MGのブランドもので全身を固めた姿を見ると、ムカムカしてくる。相変わらずの無駄な明るさも、イライラする。
「なんか変なんだよ、ウチのロボティア」
「え、あのまるっちいヤツ? まだ飼ってんの?」
「飼うとか言わないでよ、家族なんだから」
「壊れたんなら、サポートに聞けばいいと思いますよ」
「ほら、インターZ社って一回潰れたじゃん。で、ほかのよくわかんないトコがサポートやってんだけど、よくわかんないみたい」
「ほぉ」
(そんなの、わかるわけないよ)
「もともとなにかの役に立つってロボじゃなかったんだけどさ」
「……」
「最近勝手になんか変なこと喋り始めて、で、なんかトランス状態? ワープ? 異世界? みたいな…」
「変なクスリやってる?」
MGはわなわなしながら、ちょっと白目がちになる。
「ち、ちげーよ。飛ばされたんだよ。誰かに拉致られて、どっか連れていかれた」
「それロボット関係なくない?」
「だってロボまるが指示出してたっぽいんだよ~Go原語とかわかる?」
「それも全然関係ないと思う」
(ヤバイ、MG)
「金あんだから、専門のやつに頼んだほうがいいと思うけど」
(適当に話合わせて早く帰そう)
「そうなんだけど、そうなんだけど…病院行けって言われて」
「でしょうねぇ」
MGは涙目になっている。
「本当に本当なんだよ。突然『Fight the bad guys』ってロボまるが言って、なんか数字言ってたんだけど、それが日にちで」
その日の日付に変わる時に、意識がなくなったのだとMGは言った。その瞬間に、何かに掴まろうとして手にしたのが、立てかけてあったエレキギターだったらしい。

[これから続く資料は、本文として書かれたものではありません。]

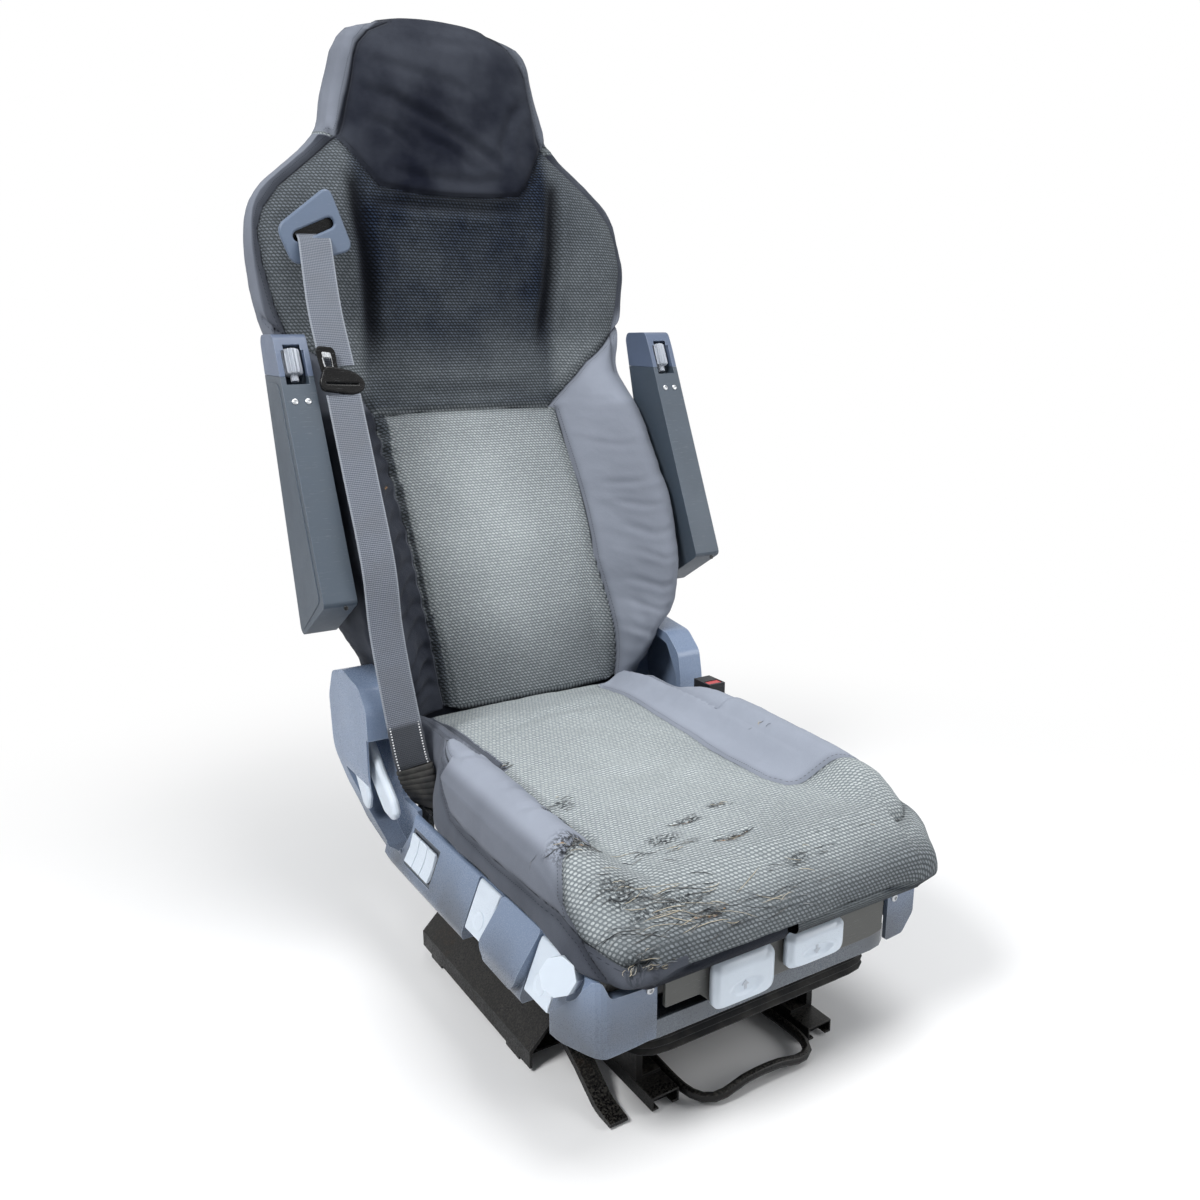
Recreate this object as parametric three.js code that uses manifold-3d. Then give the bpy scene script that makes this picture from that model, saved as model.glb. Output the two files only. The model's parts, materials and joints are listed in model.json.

「気づいたら、なんか全然知らない場所で、知らないおっさんと向き合ってた。目が血走ってて、わ~って近づいてきて怖くて、こう、ギターをぶんって…」
MGは腕を振り回して、それを再現してみせた。也は面倒くさそうにそれを聞いていた。
(かなりイっちゃってるな~)
「勝ったのね~良かったね~」
「わ、わかんないよ。でも、ごきっていって…そしたら、すぐ意識なくなって」
気づいたら、部屋で寝ていて朝だったらしい。で、ロボまるに「おはよう」と言ったら『Mission complete』と言ったそうだ。そもそも、ロボまるはAI搭載とはいえ、それほどはっきりと言葉を話さない、役に立つことが何もないかわいいだけの愛玩用ロボットである。
「どうせ酒飲んでたんでしょ?」
也が冷たくいい放つと、MGは首を激しく横に振った。
「ちが~っ、ちょっとしか飲んでない。それにギターが派手に壊れてたんだよぉ」
「睡眠時遊行症だな、うん、ムユービョー」
「本当なんだよ、足の裏が泥だらけだったんだよぉ」
「怖っ」
「ナリなら信じてくれるって、ロボまるのこと直してくれるって」
(治すのはお前だよ)
とりあえず話を合わせようと、也は頷いた。
「ってか、スイッチ切ればいいんじゃね?」
「切ったけど…切れない」
「え? じゃあ充電するやつとかWiFiとか切れば」
「切ったけど…切れない」
「なんだそれ、怖っ。もう、海に投げ捨てろ…はい、一件落着」
「やだよー、ずっと一緒だったんだよ、ロボまるは家族なんだよぅ」
「……」
「俺、喧嘩だけは弱いんだよぉ。次、飛ばされたら殺られちゃうよぉ」
MGは涙目で叫びはじめて、也は頭を抱えた。